TO DO. Return the line containing "return low, high", the line containing "bpy.data.objects.remove(obj)", and every line between them, exactly as they stand. Output nothing else.

EXERCISE INPUTS.
+ + + + + + +

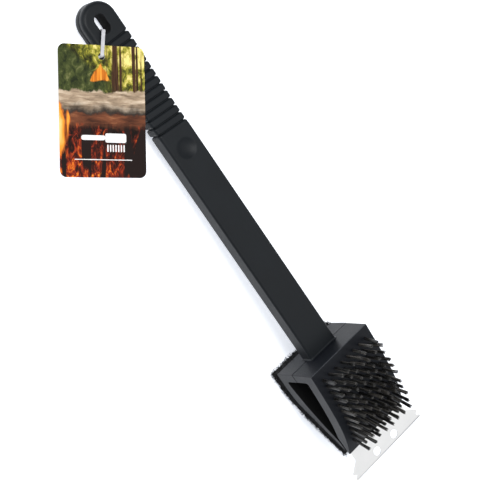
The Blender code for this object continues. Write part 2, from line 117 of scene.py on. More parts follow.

+ + + + + + +

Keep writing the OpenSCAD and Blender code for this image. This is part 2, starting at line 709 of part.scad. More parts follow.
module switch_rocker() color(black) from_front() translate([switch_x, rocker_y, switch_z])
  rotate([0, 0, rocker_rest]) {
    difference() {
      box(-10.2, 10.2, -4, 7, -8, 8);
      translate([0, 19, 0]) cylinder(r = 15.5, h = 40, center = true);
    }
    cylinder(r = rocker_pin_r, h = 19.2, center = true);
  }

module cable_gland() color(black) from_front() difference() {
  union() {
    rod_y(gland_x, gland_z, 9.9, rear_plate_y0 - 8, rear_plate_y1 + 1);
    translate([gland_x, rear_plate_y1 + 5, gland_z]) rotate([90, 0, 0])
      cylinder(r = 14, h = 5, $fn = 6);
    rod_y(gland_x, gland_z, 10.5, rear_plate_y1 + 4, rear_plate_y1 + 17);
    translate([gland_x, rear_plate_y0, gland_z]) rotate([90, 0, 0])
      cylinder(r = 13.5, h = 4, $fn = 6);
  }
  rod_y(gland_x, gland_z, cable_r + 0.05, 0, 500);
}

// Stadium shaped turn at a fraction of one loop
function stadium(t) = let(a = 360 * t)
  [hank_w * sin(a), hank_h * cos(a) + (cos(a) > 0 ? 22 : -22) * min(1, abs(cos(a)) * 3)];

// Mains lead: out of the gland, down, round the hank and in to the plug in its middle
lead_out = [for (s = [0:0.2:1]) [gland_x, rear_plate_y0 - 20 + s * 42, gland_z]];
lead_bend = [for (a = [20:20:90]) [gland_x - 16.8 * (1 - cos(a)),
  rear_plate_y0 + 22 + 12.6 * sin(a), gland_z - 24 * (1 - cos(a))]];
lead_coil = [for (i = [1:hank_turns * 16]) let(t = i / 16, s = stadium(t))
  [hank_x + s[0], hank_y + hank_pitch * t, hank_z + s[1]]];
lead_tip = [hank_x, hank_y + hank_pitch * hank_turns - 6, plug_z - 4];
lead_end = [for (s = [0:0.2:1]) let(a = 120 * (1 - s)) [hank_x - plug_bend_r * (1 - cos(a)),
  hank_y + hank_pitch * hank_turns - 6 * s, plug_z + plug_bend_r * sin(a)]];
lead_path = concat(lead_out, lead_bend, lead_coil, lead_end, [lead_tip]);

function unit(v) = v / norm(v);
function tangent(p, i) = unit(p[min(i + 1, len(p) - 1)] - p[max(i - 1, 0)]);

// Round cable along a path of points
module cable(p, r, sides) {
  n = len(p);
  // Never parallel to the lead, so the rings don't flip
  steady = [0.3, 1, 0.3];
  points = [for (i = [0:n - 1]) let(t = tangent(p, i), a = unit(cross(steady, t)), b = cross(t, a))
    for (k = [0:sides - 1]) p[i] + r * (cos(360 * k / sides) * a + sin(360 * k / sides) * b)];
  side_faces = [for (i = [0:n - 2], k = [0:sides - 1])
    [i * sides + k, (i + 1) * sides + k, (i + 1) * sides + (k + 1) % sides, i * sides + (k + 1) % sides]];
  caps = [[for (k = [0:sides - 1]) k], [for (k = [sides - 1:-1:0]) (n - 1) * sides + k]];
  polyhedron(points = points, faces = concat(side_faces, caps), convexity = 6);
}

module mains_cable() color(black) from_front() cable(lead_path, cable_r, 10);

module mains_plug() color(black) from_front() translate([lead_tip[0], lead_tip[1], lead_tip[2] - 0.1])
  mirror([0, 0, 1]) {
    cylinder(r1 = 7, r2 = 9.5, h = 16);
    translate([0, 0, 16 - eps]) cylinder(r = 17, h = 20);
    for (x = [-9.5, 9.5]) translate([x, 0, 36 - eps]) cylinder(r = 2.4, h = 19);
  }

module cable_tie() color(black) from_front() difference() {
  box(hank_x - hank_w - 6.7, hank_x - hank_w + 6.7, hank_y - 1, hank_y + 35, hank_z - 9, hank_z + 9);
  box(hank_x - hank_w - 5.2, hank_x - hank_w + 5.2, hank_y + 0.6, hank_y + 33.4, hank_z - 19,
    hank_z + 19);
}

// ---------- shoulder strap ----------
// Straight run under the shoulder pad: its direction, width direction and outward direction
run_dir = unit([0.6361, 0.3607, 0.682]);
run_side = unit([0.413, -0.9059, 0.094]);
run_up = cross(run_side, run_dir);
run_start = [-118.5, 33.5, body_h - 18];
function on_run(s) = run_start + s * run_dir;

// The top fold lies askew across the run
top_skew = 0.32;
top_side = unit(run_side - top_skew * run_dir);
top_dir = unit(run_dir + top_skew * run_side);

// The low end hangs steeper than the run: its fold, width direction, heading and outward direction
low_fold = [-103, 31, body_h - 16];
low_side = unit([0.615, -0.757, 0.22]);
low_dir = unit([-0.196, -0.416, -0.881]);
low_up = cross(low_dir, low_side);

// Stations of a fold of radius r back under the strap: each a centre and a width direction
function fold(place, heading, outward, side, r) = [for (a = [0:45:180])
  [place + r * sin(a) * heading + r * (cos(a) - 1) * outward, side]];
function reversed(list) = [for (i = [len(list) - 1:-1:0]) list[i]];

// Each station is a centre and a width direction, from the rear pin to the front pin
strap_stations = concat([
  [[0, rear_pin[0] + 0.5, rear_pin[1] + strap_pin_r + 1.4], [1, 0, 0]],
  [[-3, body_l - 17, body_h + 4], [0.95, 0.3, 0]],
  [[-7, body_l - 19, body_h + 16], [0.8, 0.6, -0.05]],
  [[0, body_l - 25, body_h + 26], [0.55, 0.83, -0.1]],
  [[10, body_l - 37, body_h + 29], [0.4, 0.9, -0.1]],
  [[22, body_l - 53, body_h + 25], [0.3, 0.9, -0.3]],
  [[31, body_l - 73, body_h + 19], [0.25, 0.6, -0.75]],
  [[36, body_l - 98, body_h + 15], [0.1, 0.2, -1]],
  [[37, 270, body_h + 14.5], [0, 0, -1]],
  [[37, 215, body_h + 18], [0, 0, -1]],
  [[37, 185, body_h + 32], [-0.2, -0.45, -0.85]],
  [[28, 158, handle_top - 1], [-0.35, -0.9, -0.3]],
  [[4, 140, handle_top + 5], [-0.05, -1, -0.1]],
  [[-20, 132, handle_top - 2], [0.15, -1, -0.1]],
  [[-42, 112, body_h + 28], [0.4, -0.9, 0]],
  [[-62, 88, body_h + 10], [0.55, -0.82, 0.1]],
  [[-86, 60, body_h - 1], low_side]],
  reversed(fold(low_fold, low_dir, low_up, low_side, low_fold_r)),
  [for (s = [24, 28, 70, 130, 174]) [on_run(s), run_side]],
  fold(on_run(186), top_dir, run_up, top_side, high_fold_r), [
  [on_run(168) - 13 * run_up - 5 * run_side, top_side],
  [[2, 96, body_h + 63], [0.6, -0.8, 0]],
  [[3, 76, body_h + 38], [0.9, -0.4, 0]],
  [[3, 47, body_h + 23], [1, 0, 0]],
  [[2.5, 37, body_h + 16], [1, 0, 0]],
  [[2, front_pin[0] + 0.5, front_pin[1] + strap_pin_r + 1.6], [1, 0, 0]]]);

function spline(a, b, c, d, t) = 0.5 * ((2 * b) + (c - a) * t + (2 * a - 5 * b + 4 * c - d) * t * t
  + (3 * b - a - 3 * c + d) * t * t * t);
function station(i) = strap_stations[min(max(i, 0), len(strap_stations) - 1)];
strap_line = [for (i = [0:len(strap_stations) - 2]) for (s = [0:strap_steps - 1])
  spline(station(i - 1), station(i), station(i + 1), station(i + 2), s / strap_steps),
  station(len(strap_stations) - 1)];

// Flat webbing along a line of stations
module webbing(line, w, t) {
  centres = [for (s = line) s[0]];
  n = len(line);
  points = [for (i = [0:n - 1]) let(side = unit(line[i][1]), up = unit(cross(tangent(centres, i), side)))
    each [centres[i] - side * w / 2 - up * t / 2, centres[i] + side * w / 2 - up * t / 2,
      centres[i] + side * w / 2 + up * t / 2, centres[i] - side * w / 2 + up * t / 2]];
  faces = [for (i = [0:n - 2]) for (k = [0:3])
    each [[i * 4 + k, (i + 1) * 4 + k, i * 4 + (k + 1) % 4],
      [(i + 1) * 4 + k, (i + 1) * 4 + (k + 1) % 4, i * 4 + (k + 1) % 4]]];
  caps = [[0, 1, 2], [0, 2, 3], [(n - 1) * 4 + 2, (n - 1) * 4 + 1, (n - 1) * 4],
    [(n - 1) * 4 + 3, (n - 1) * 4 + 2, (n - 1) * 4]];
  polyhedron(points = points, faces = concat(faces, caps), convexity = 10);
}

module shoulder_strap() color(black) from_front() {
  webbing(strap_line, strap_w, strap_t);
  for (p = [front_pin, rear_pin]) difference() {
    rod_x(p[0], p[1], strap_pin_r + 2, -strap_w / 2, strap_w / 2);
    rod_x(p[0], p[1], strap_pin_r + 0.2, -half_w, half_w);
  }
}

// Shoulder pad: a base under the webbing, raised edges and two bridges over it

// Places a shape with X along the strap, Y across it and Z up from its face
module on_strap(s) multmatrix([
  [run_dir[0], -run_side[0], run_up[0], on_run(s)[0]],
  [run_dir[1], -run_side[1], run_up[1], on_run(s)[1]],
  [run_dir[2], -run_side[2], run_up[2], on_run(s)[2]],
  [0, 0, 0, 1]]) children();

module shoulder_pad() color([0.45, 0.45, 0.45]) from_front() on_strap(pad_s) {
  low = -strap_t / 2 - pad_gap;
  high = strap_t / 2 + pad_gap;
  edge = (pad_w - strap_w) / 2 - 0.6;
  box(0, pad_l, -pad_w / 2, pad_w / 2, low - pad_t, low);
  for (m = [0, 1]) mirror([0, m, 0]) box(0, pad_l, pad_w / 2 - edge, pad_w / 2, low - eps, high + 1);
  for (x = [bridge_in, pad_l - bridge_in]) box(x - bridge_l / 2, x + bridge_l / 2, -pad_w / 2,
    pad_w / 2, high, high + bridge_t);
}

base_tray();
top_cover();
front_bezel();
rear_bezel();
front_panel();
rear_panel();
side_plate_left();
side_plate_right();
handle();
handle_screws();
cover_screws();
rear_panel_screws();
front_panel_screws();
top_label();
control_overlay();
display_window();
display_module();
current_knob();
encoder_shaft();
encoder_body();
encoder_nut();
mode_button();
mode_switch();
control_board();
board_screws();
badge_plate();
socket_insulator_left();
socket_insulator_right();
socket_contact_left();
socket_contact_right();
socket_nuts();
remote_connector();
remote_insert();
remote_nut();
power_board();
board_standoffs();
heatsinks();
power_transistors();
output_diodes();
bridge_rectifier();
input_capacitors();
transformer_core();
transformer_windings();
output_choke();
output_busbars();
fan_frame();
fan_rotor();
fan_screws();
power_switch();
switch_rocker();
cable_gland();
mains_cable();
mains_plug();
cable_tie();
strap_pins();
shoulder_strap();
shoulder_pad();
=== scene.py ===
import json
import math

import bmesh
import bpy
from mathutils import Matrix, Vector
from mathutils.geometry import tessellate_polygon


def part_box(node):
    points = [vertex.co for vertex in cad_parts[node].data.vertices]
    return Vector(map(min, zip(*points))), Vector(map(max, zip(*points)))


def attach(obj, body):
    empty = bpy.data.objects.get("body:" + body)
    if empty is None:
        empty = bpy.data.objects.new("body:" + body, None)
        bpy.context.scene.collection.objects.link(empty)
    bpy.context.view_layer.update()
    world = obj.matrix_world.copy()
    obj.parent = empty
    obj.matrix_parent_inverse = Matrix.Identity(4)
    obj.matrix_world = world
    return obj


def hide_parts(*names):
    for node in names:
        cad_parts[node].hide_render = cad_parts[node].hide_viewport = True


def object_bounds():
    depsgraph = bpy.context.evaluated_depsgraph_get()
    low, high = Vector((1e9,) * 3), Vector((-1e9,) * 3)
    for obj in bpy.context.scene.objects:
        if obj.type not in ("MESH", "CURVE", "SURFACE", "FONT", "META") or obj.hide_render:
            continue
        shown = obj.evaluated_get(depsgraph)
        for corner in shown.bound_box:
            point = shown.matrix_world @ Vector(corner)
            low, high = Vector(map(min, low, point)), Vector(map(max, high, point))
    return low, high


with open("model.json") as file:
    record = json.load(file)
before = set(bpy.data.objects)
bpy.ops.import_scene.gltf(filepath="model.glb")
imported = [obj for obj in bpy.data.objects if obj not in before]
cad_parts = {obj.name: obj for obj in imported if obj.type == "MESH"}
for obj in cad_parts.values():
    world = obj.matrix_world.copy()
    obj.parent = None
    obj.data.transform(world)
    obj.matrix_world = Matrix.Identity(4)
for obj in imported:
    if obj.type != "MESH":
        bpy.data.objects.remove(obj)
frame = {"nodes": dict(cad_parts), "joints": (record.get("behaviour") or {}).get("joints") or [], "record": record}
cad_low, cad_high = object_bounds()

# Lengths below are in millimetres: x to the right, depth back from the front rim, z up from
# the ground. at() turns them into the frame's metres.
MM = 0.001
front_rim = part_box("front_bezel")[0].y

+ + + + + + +

RESULT FOR THIS TASK.
    return low, high


with open("model.json") as file:
    record = json.load(file)
before = set(bpy.data.objects)
bpy.ops.import_scene.gltf(filepath="model.glb")
imported = [obj for obj in bpy.data.objects if obj not in before]
cad_parts = {obj.name: obj for obj in imported if obj.type == "MESH"}
for obj in cad_parts.values():
    world = obj.matrix_world.copy()
    obj.parent = None
    obj.data.transform(world)
    obj.matrix_world = Matrix.Identity(4)
for obj in imported:
    if obj.type != "MESH":
        bpy.data.objects.remove(obj)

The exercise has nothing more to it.